Principles of Cloud Computing
Programming Assignment #1
Manual Deployment of Simple Data Analytics Pipeline in the Cloud using Virtual Machines
The goal of this assignment is to deploy a data analytics pipeline in the cloud using a cluster of distributed virtual machines. The data analytics pipeline for now will comprise a Kafka messaging system and a database serving as a sink. No analytics as such will be performed in this assignment. You can try your solution in Chameleon. Once you are certain that everything is working, you can move your solution to AWS. For the CS4287/5287 on-ground section, you will demo the solution to the TA via Zoom. For the 2U section of this class, teams will grade the solutions and send me grading notes. Rubrics will be provided.

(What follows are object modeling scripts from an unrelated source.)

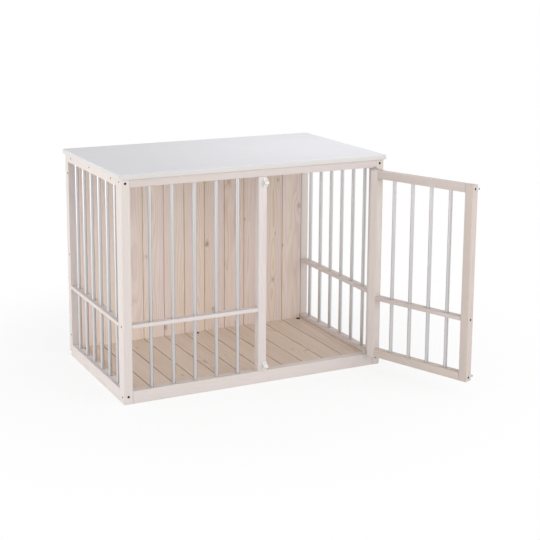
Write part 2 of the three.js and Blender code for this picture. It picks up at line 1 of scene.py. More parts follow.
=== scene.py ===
"""Dog crate end table: fine meshes, finishes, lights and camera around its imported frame.

A whitewashed pine frame holds satin metal bars, a boarded back and floor and a white top, and a
barred door swings on corner pivots and locks with two slide bolts. Everything is in metres in the
crate's own frame: X to the right, Y to the back wall, Z up, with the origin under its middle.
"""

import json
import logging
import math
import random
from dataclasses import dataclass
from enum import Enum
from typing import Any, Iterable, Mapping, Sequence

import bmesh
import bpy
from mathutils import Matrix, Vector


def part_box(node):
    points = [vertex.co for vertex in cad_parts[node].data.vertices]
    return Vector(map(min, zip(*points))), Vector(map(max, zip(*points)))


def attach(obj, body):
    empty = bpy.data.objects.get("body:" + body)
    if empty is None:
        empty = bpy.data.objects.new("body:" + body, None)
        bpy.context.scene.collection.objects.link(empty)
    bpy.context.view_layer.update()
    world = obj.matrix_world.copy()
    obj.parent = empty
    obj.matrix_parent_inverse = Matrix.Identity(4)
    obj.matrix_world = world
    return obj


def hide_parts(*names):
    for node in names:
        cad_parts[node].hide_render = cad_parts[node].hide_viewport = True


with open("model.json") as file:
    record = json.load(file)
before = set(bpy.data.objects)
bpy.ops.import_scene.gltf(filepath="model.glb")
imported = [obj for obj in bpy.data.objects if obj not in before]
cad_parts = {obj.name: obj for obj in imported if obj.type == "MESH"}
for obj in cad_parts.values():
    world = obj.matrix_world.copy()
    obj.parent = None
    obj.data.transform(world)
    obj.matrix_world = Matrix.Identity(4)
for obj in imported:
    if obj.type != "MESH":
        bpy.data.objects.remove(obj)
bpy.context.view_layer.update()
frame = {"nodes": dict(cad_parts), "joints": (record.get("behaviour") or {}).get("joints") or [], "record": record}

MM = 0.001
LOG = logging.getLogger("crate")

Mesh = bmesh.types.BMesh
Material = bpy.types.Material
Socket = bpy.types.NodeSocket
Value = Any  # a number, a colour, a vector or a node's output socket
Range = tuple[float, float]  # two ends
Point = tuple[float, float]  # two places, or a place and a level
Triple = tuple[float, float, float]
Colour = tuple[float, float, float, float]
Seat = tuple[Vector, Vector]  # the place of a screw and the way it points out

WELD_DISTANCE = 0.005 * MM  # vertices closer than this are one
FLAT_ANGLE = math.radians(1.0)  # faces that turn by less than this are one
NEAR = 0.1 * MM  # places closer than this are on one face
PITH_DISTANCE: Range = (15 * MM, 60 * MM)  # from the log's pith to the middle of a piece
LOG_LENGTH = 40.0  # the pieces come from anywhere along a log of this length
NOISE_RANGE: Range = (0.3, 0.7)  # nearly all of a noise lies in it
WHITE: Colour = (1.0, 1.0, 1.0, 1.0)
LEFT, RIGHT, FRONT = Vector((-1, 0, 0)), Vector((1, 0, 0)), Vector((0, -1, 0))


def linear_level(level: int) -> float:
    """A display level of 0 to 255 as a linear share of full light."""
    share = level / 255
    return share / 12.92 if share <= 0.04045 else ((share + 0.055) / 1.055) ** 2.4


def srgb(red: int, green: int, blue: int) -> Colour:
    """A display colour, in levels of 0 to 255, as the linear colour that the shaders take."""
    return (linear_level(red), linear_level(green), linear_level(blue), 1.0)


# ---- Node trees ----


class NodeGraph:
    """The node tree of a material or of the surroundings, with short calls for its nodes."""

    def __init__(self, owner: Material | bpy.types.World) -> None:
        """Empties the owner's tree.

        Args:
            owner: The material or the surroundings.
        """
        owner.use_nodes = True
        self.owner = owner
        self.tree = owner.node_tree
        self.tree.nodes.clear()

    def feed(self, target: Socket, value: Value) -> None:
        """Links an output to an input, or sets the input to a constant.

        Args:
            target: The input.
            value: The output or the constant.
        """
        if isinstance(value, Socket):
            self.tree.links.new(value, target)
        else:
            target.default_value = value

    def node(self, kind: str, inputs: Mapping[Any, Value], **settings: Any) -> bpy.types.Node:
        """Adds a node.

        Args:
            kind: The node's type name, without its leading "ShaderNode".
            inputs: The value of each input, by its name or number.
            **settings: Attributes of the node.

        Returns:
            The new node.
        """
        made = self.tree.nodes.new(f"ShaderNode{kind}")
        for key, setting in settings.items():
            setattr(made, key, setting)
        for key, value in inputs.items():
            self.feed(made.inputs[key], value)
        return made

    def math(self, operation: str, *values: Value) -> Socket:
        """One step of arithmetic on one to three values."""
        return self.node("Math", dict(enumerate(values)), operation=operation).outputs[0]

    def vector(self, operation: str, *values: Value) -> Socket:
        """One step of vector arithmetic that gives a vector."""
        made = self.node("VectorMath", dict(enumerate(values)), operation=operation)
        return made.outputs["Vector"]

    def length(self, vector: Value) -> Socket:
        """The length of a vector."""
        return self.node("VectorMath", {0: vector}, operation="LENGTH").outputs["Value"]

    def object_place(self) -> Socket:
        """The place of a point in the crate's frame."""
        return self.node("TexCoord", {}).outputs["Object"]

    def attribute(self, name: str, output: str = "Fac") -> Socket:
        """An attribute of the mesh: a number from "Fac", or a vector from "Vector"."""
        return self.node("Attribute", {}, attribute_name=name).outputs[output]

    def noise(self, place: Value, counts: Triple, detail: float = 2.0,
              output: str = "Fac") -> Socket:
        """Noise with the given numbers of blobs to the metre along each axis of the place."""
        inputs = {"Vector": self.vector("MULTIPLY", place, counts), "Scale": 1.0, "Detail": detail}
        return self.node("TexNoise", inputs).outputs[output]

    def rescale(self, value: Value, spread: Range, start: float = 0.0, end: float = 1.0,
                smooth: bool = False) -> Socket:
        """Maps a range of values to start..end and clamps the rest.

        Args:
            value: The value.
            spread: The range that is mapped.
            start: What the range's first end becomes.
            end: What its second end becomes.
            smooth: True for a smooth step, False for a line.

        Returns:
            The mapped value.
        """
        inputs = {0: value, 1: spread[0], 2: spread[1], 3: start, 4: end}
        kind = "SMOOTHSTEP" if smooth else "LINEAR"
        return self.node("MapRange", inputs, interpolation_type=kind).outputs[0]

    def ramp(self, factor: Value, stops: Sequence[Point]) -> Socket:
        """Draws a curve of grey levels.

        Args:
            factor: Where on the curve.
            stops: Place and level of each of its points.

        Returns:
            The level.
        """
        made = self.node("ValToRGB", {0: factor})
        elements = made.color_ramp.elements
        while len(elements) < len(stops):
            elements.new(0.5)
        for element, (place, level) in zip(elements, stops):
            element.position = place
            element.color = (level, level, level, 1.0)
        return made.outputs["Color"]

    def mix(self, factor: Value, first: Value, second: Value, blend: str = "MIX") -> Socket:
        """Mixes two colours, which go in at sockets 6 and 7 of the node and come out at 2."""
        inputs = {0: factor, 6: first, 7: second}
        return self.node("Mix", inputs, data_type="RGBA", blend_type=blend).outputs[2]

    def bump(self, height: Value, depth: float) -> Socket:
        """A normal from a height between 0 and 1 that stands for the given depth in metres."""
        return self.node("Bump", {"Height": height, "Distance": depth}).outputs["Normal"]

    def seen_ray(self) -> Socket:
        """Tells the rays that show the background from the rays that light the crate.

        Returns:
            1 for rays from the camera, off gloss and through clear things, and 0 for the rest.
        """
        rays = self.node("LightPath", {}).outputs
        mirrored = self.math("MAXIMUM", rays["Is Camera Ray"], rays["Is Glossy Ray"])
        return self.math("MAXIMUM", mirrored, rays["Is Transmission Ray"])

    def show(self, shader: bpy.types.Node) -> None:
        """Puts a shader on the owner's output."""
        kind = "OutputWorld" if isinstance(self.owner, bpy.types.World) else "OutputMaterial"
        self.node(kind, {"Surface": shader.outputs[0]})

    def finish(self, inputs: Mapping[str, Value]) -> Material:
        """Puts a Principled shader with the given inputs on the output of a material."""
        self.show(self.node("BsdfPrincipled", inputs))
        return self.owner


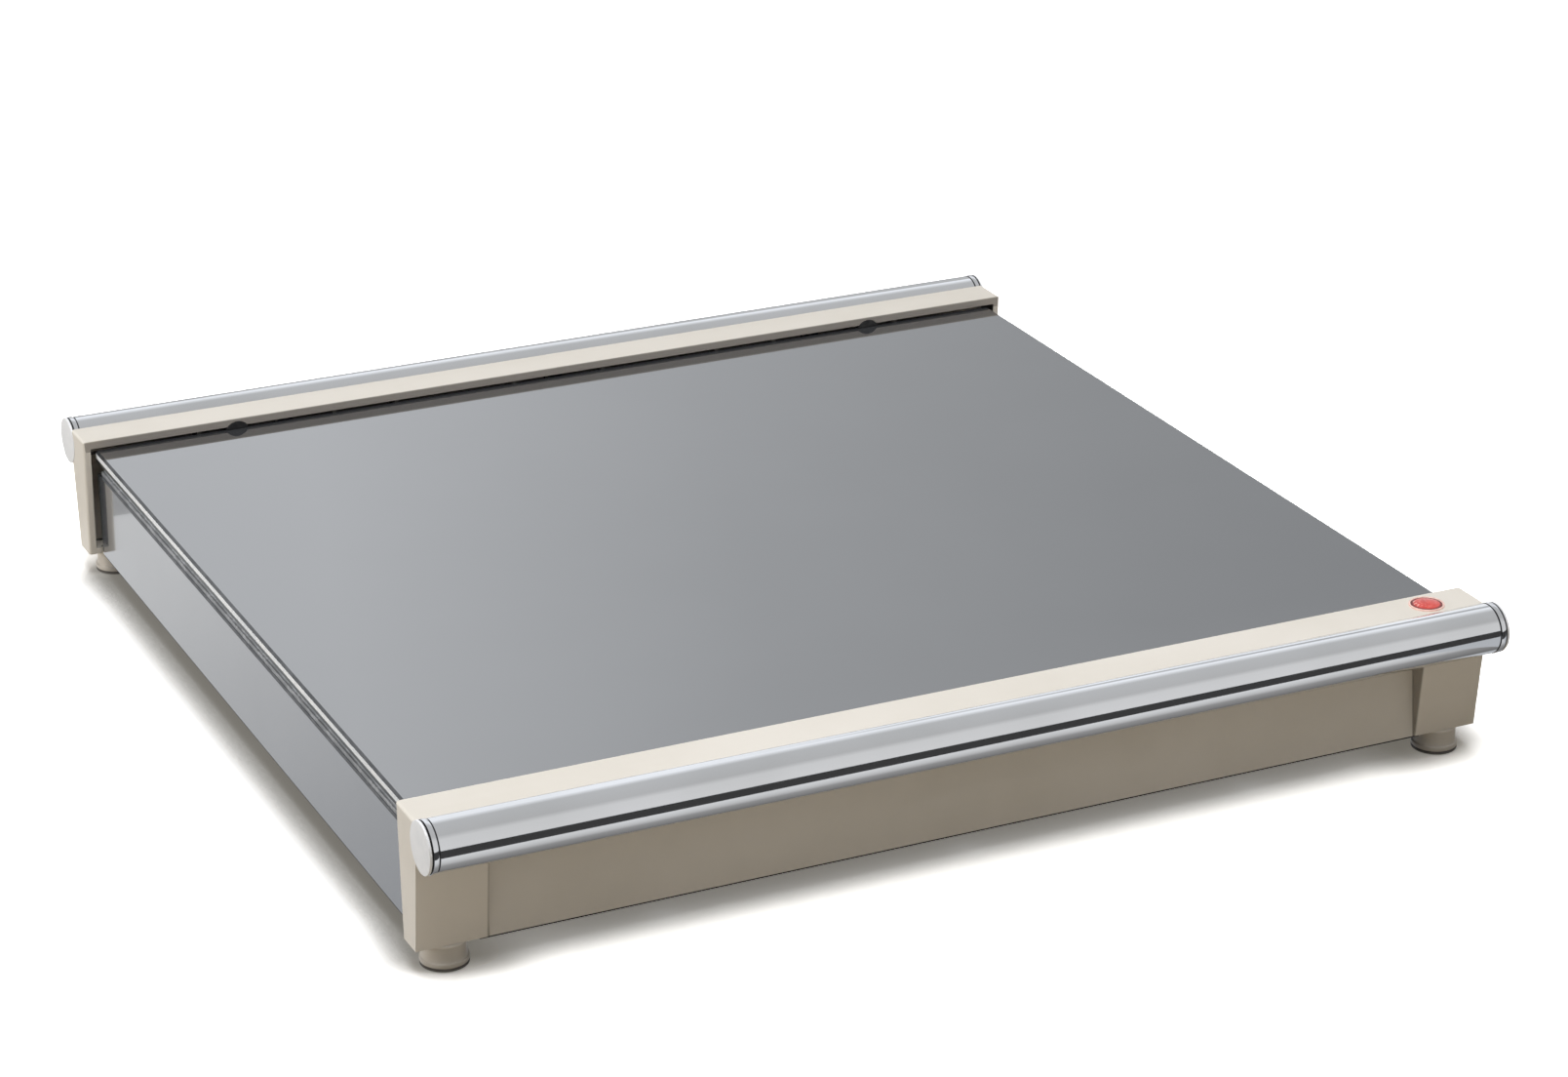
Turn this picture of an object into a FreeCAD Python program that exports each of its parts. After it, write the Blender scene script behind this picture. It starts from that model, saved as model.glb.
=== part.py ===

The following figure illustrates the expected deployment.
VM1 will be a VirtualBox VM that you create manually (Ubuntu 18.04 or 20.04). Since you are working in teams, each one of you will have a laptop that serves as a client. So, we could technically have multiple clients as shown in the figure. I call these VM1.1 thru VM1.n (typically n = 2 or 3 depending on team size). Each client VM1.x produces a separate topic, say from utilizations1 thru utilizationsN. The consumer subscribes to all these topics. VM2 and VM3 will be virtual machines created in the cloud. For Chameleon Cloud, these could be m1.small flavor
• VM1 will run the data generator (producer of the events. See producer.py scaffolding code).
• VM2 will run Kafka’s ZooKeeper server, and one messaging broker
• VM3 will run Kafka’s second messaging broker (here we are using replication of 2; typically 3 or more is needed but here we will just go with 2), a consumer code subscribing to all topics, and the database sink in which the consumer dumps all the incoming data.
Expected Data Flow
The producer program provided in the scaffolding code invokes the “top” command in Linux and sends the output of this command to a Kafka Broker. The IP Addresses in the scaffolding code are all hard-coded and so you will need to make appropriate changes. The producer runs this code in a loop for 100 iterations with a 1 second sleep per iteration. The producer code uses the Kafka Python streams API to encode and send the data to Kafka. Data is currently sent as a set of bytes and not in JSON or any such format. You will need to format it properly as JSON and send it to the Kafka broker. Also, include the timestamp when the data is produced and include it in the topic contents. This is easy to do in JSON as it will be one more key-value pair. Note also that the producer in its current form produces only one topic. But with multiple client machines, each client VM will produce its own topic and submit to the system.
A consumer program is provided in the scaffolding code, which uses the Kafka Python streams API to read the content of the incoming topic from the Kafka broker and simply prints the value field in ASCII. This code will need to be modified to dump the incoming contents into a Standalone CouchDB installation using JSON format. One could potentially use Kafka connectors to directly talk to CouchDB, however, we will do this via a consumer program. In later assignments we will include Spark as part of the pipeline. Also note that right now the consumer subscribes to only one topic but in your case it will be more than one topic: one per client VM.
• Chameleon for testing; AWS for production quality code and demo.
• Ubuntu Linux version 18.04 (or 20.04) for the platform
• Python3 for the programming language
• Apache Kafka for messaging
• Apache CouchDB for data sink (standalone mode)
• Kafka-Python and CouchDB-Python libraries
Why these technologies?
• Python3 is most heavily used language and is the fastest way to put together code as it is interpreted.
• Ubuntu is usually used for cutting edge Linux capabilities and heavily used in education
• Kafka is very widely used in industry (see their web page for the many different companies using Kafka)
• CouchDB is not as popular as MongoDB or Cassandra or MySQL, however, it appears to be a simpler database to use AND it is designed using REST principles, which helps us understand REST through a real-world example, and adopts a number of Cloud-based principles like autoscaling and replication.
As you are doing this assignment, although I have provided scaffolding code and slides to help you get started, there will still be enough learning curve, and trial/error. Please keep track of the manual effort expended in all the steps as part of this assignment. In a later assignment, we want to compare how much effort was saved through automation.
• Correctness (program works): 40%
• README file explaining how to run the code: 10%
• Teamwork (who did what and how much): 20%
• Report on effort expended (learning curve, etc): 20%
• Zoom-demo to TA or to the grading team: 10%
For this assignment, there may not be so much of a need to maintain a github repo other than the producer and consumer code, but maybe needed in subsequent assignments.